The service collects most of its records through the Open Archives Initiative Protocol for Metadata Harvesting, usually shortened to OAI-PMH. A repository that supports this protocol exposes a machine-readable feed of its holdings, and BASE reads that feed on a schedule to pick up new and changed items. Because the protocol is a shared standard used across university and research repositories, one harvesting method reaches a very large number of collections. The library also adds selected sources by other means where a repository does not offer such a feed.

What the records contain

A typical entry holds bibliographic metadata: the title, the authors, the publication year, the document type, the subject classification, and the name of the source repository. Where the provider supplies one, an abstract is stored with the record so a reader can judge relevance before leaving the results page. Many of the indexed documents can be read in full at no charge on the host site, because the service was designed to surface material that is publicly available on the web. Records also carry information about terms of use where the source has stated them, which helps a reader understand whether an item may be reused.

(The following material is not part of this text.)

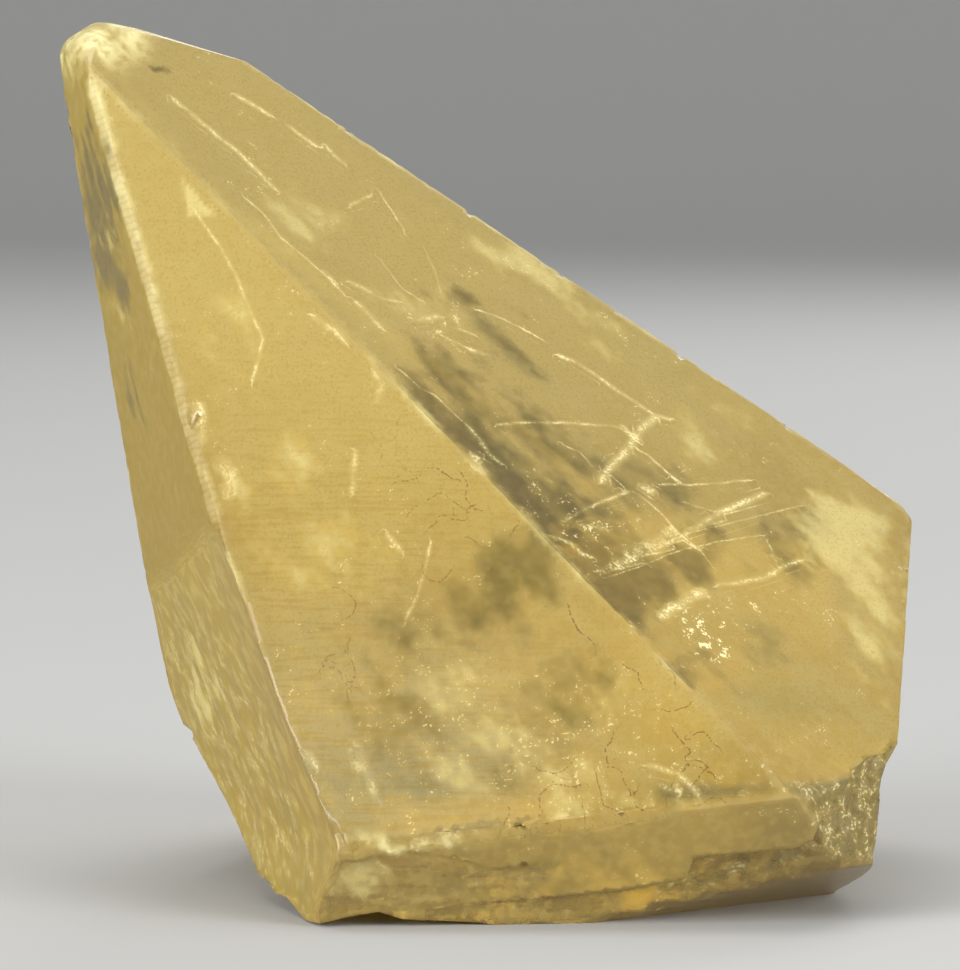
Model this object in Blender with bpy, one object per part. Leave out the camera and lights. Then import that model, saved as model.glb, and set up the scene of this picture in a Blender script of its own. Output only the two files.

  • Journal articles and preprints
  • Theses and dissertations
  • Conference papers and proceedings
  • Research reports and working papers
  • Digitized books and items from special collections

Searching and filtering

The interface offers a plain search box and an advanced form. Queries can be narrowed with boolean operators and limited by fields such as author, title, subject, or year. After a search runs, drill-down menus on the results page let a reader filter by document type, year, language, source, and access condition, an approach known as faceted search. Results can be sorted by relevance, by author, or by date. The system is built on free and open-source software, including the Apache Solr search platform and the VuFind discovery layer that many libraries use for their own catalogs.

One limit is worth stating plainly. The engine matches the metadata and abstracts it has collected rather than the complete text of every paper, so a word that appears only deep inside an article may not always be found. For subject, author, and title searching across a very large pool of academic works, the coverage is wide.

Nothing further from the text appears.